» Aim of the task
Extract all data as written.

--- start ---

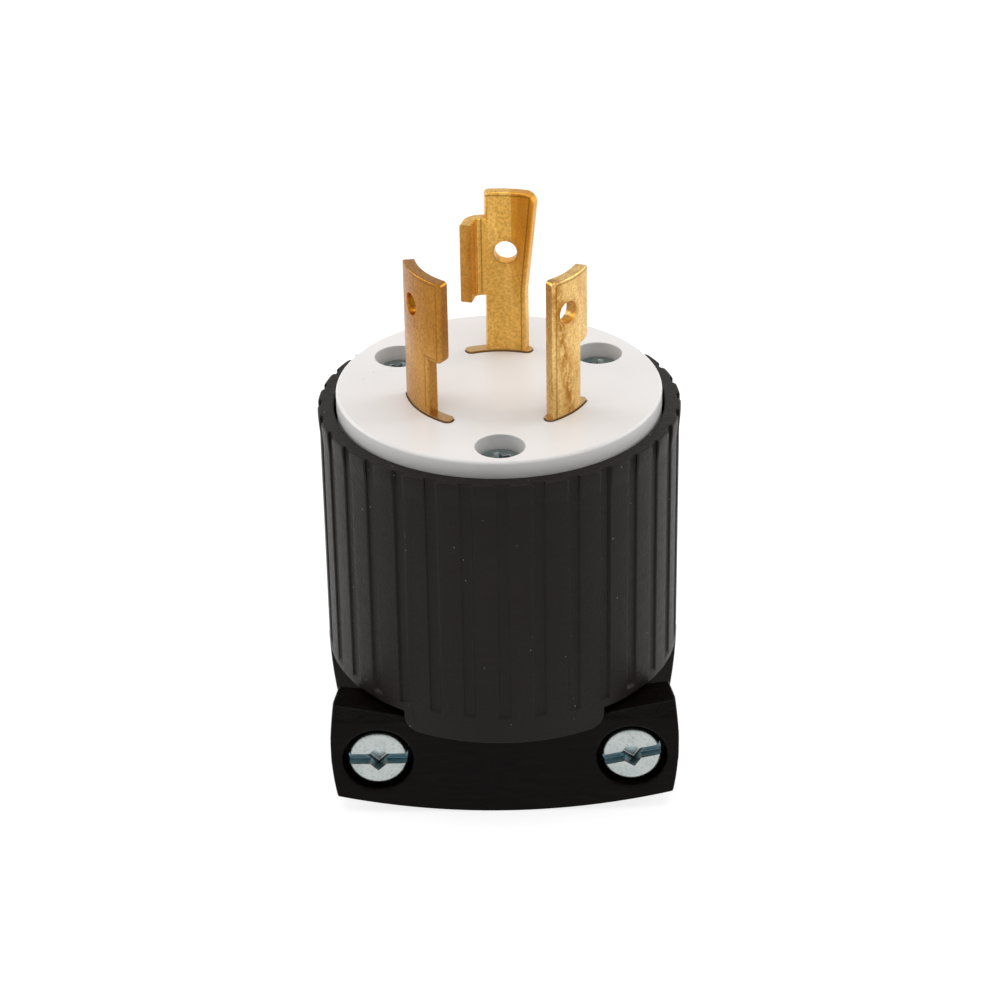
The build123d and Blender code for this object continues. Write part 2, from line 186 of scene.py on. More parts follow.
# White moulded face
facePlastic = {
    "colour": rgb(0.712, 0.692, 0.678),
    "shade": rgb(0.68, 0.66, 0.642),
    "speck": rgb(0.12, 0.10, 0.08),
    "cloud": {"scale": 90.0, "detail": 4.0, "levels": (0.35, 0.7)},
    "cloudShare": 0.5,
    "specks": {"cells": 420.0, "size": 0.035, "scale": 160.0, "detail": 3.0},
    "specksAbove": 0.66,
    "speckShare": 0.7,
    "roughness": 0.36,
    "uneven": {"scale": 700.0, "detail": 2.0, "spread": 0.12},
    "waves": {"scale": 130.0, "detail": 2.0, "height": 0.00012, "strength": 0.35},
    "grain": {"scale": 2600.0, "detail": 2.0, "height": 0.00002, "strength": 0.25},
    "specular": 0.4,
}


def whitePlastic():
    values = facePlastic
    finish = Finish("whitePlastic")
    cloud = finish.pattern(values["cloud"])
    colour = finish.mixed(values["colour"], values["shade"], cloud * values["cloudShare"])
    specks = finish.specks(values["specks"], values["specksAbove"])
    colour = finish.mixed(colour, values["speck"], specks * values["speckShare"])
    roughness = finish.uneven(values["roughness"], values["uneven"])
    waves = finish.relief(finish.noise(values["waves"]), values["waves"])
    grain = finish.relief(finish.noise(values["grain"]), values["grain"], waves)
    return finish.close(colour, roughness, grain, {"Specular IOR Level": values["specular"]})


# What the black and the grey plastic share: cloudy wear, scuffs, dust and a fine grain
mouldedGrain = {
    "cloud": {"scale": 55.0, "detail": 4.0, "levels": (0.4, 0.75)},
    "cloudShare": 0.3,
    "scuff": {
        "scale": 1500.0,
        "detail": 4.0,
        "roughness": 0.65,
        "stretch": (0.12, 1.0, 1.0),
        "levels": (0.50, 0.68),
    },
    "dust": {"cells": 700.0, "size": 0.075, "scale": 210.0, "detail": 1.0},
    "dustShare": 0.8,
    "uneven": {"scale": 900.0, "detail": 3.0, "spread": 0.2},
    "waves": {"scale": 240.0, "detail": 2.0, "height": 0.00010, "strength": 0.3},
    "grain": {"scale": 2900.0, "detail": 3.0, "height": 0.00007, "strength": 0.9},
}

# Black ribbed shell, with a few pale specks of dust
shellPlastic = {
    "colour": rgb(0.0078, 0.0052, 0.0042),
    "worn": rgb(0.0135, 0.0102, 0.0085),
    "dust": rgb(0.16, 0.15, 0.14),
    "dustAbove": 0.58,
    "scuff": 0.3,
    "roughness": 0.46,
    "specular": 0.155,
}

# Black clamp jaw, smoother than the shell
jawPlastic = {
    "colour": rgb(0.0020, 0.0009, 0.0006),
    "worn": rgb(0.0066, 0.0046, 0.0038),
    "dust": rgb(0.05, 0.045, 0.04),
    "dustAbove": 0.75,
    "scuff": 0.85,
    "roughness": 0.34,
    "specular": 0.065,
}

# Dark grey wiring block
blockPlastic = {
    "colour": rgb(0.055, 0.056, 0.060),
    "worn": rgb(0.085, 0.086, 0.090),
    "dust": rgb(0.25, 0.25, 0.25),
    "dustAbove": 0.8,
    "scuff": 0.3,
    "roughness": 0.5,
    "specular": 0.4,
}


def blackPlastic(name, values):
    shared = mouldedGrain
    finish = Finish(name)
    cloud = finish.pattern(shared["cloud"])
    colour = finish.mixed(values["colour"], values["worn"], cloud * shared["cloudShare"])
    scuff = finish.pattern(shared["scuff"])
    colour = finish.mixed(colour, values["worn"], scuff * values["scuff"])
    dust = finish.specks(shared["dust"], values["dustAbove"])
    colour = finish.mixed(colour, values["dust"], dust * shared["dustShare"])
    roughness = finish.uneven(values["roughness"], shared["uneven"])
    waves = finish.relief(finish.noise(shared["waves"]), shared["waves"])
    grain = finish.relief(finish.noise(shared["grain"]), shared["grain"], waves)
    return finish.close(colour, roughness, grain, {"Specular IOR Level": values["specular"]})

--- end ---

» Result of this exercise
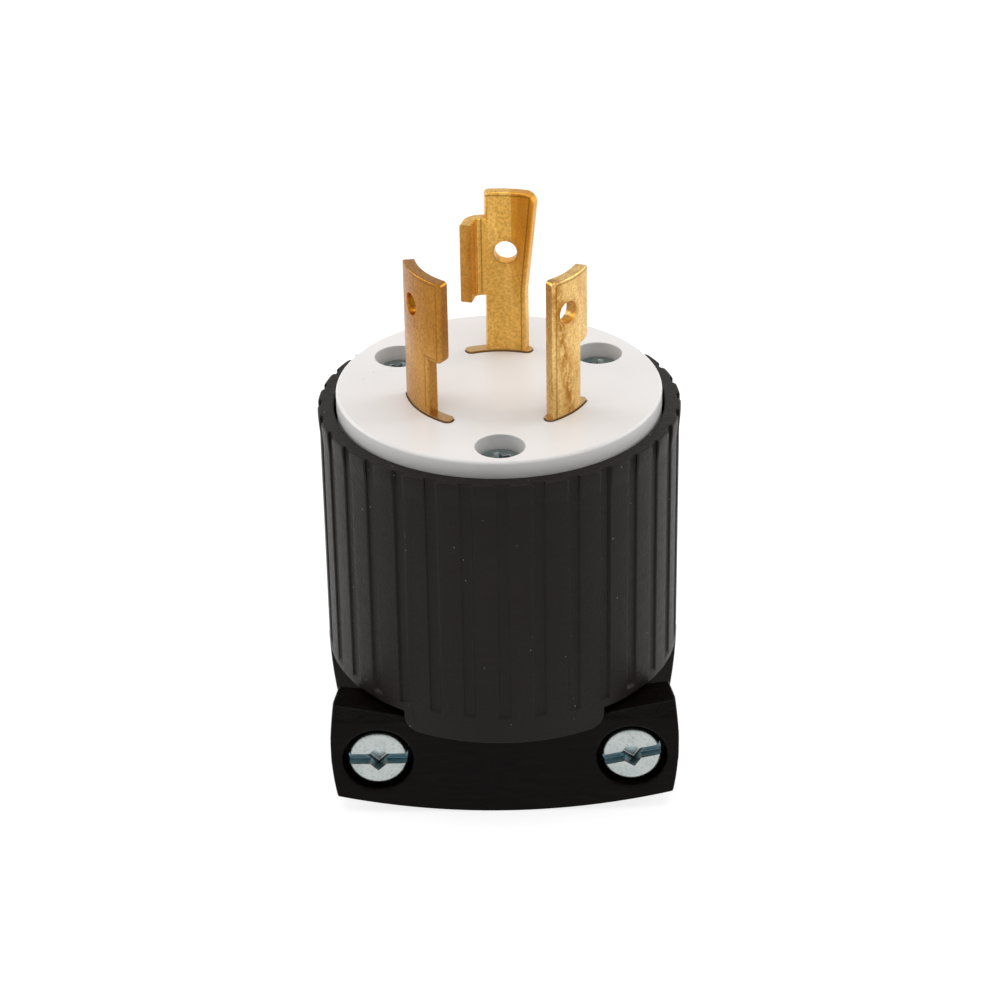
The build123d and Blender code for this object continues. Write part 2, from line 186 of scene.py on. More parts follow.
# White moulded face
facePlastic = {
    "colour": rgb(0.712, 0.692, 0.678),
    "shade": rgb(0.68, 0.66, 0.642),
    "speck": rgb(0.12, 0.10, 0.08),
    "cloud": {"scale": 90.0, "detail": 4.0, "levels": (0.35, 0.7)},
    "cloudShare": 0.5,
    "specks": {"cells": 420.0, "size": 0.035, "scale": 160.0, "detail": 3.0},
    "specksAbove": 0.66,
    "speckShare": 0.7,
    "roughness": 0.36,
    "uneven": {"scale": 700.0, "detail": 2.0, "spread": 0.12},
    "waves": {"scale": 130.0, "detail": 2.0, "height": 0.00012, "strength": 0.35},
    "grain": {"scale": 2600.0, "detail": 2.0, "height": 0.00002, "strength": 0.25},
    "specular": 0.4,
}


def whitePlastic():
    values = facePlastic
    finish = Finish("whitePlastic")
    cloud = finish.pattern(values["cloud"])
    colour = finish.mixed(values["colour"], values["shade"], cloud * values["cloudShare"])
    specks = finish.specks(values["specks"], values["specksAbove"])
    colour = finish.mixed(colour, values["speck"], specks * values["speckShare"])
    roughness = finish.uneven(values["roughness"], values["uneven"])
    waves = finish.relief(finish.noise(values["waves"]), values["waves"])
    grain = finish.relief(finish.noise(values["grain"]), values["grain"], waves)
    return finish.close(colour, roughness, grain, {"Specular IOR Level": values["specular"]})


# What the black and the grey plastic share: cloudy wear, scuffs, dust and a fine grain
mouldedGrain = {
    "cloud": {"scale": 55.0, "detail": 4.0, "levels": (0.4, 0.75)},
    "cloudShare": 0.3,
    "scuff": {
        "scale": 1500.0,
        "detail": 4.0,
        "roughness": 0.65,
        "stretch": (0.12, 1.0, 1.0),
        "levels": (0.50, 0.68),
    },
    "dust": {"cells": 700.0, "size": 0.075, "scale": 210.0, "detail": 1.0},
    "dustShare": 0.8,
    "uneven": {"scale": 900.0, "detail": 3.0, "spread": 0.2},
    "waves": {"scale": 240.0, "detail": 2.0, "height": 0.00010, "strength": 0.3},
    "grain": {"scale": 2900.0, "detail": 3.0, "height": 0.00007, "strength": 0.9},
}

# Black ribbed shell, with a few pale specks of dust
shellPlastic = {
    "colour": rgb(0.0078, 0.0052, 0.0042),
    "worn": rgb(0.0135, 0.0102, 0.0085),
    "dust": rgb(0.16, 0.15, 0.14),
    "dustAbove": 0.58,
    "scuff": 0.3,
    "roughness": 0.46,
    "specular": 0.155,
}

# Black clamp jaw, smoother than the shell
jawPlastic = {
    "colour": rgb(0.0020, 0.0009, 0.0006),
    "worn": rgb(0.0066, 0.0046, 0.0038),
    "dust": rgb(0.05, 0.045, 0.04),
    "dustAbove": 0.75,
    "scuff": 0.85,
    "roughness": 0.34,
    "specular": 0.065,
}

# Dark grey wiring block
blockPlastic = {
    "colour": rgb(0.055, 0.056, 0.060),
    "worn": rgb(0.085, 0.086, 0.090),
    "dust": rgb(0.25, 0.25, 0.25),
    "dustAbove": 0.8,
    "scuff": 0.3,
    "roughness": 0.5,
    "specular": 0.4,
}


def blackPlastic(name, values):
    shared = mouldedGrain
    finish = Finish(name)
    cloud = finish.pattern(shared["cloud"])
    colour = finish.mixed(values["colour"], values["worn"], cloud * shared["cloudShare"])
    scuff = finish.pattern(shared["scuff"])
    colour = finish.mixed(colour, values["worn"], scuff * values["scuff"])
    dust = finish.specks(shared["dust"], values["dustAbove"])
    colour = finish.mixed(colour, values["dust"], dust * shared["dustShare"])
    roughness = finish.uneven(values["roughness"], shared["uneven"])
    waves = finish.relief(finish.noise(shared["waves"]), shared["waves"])
    grain = finish.relief(finish.noise(shared["grain"]), shared["grain"], waves)
    return finish.close(colour, roughness, grain, {"Specular IOR Level": values["specular"]})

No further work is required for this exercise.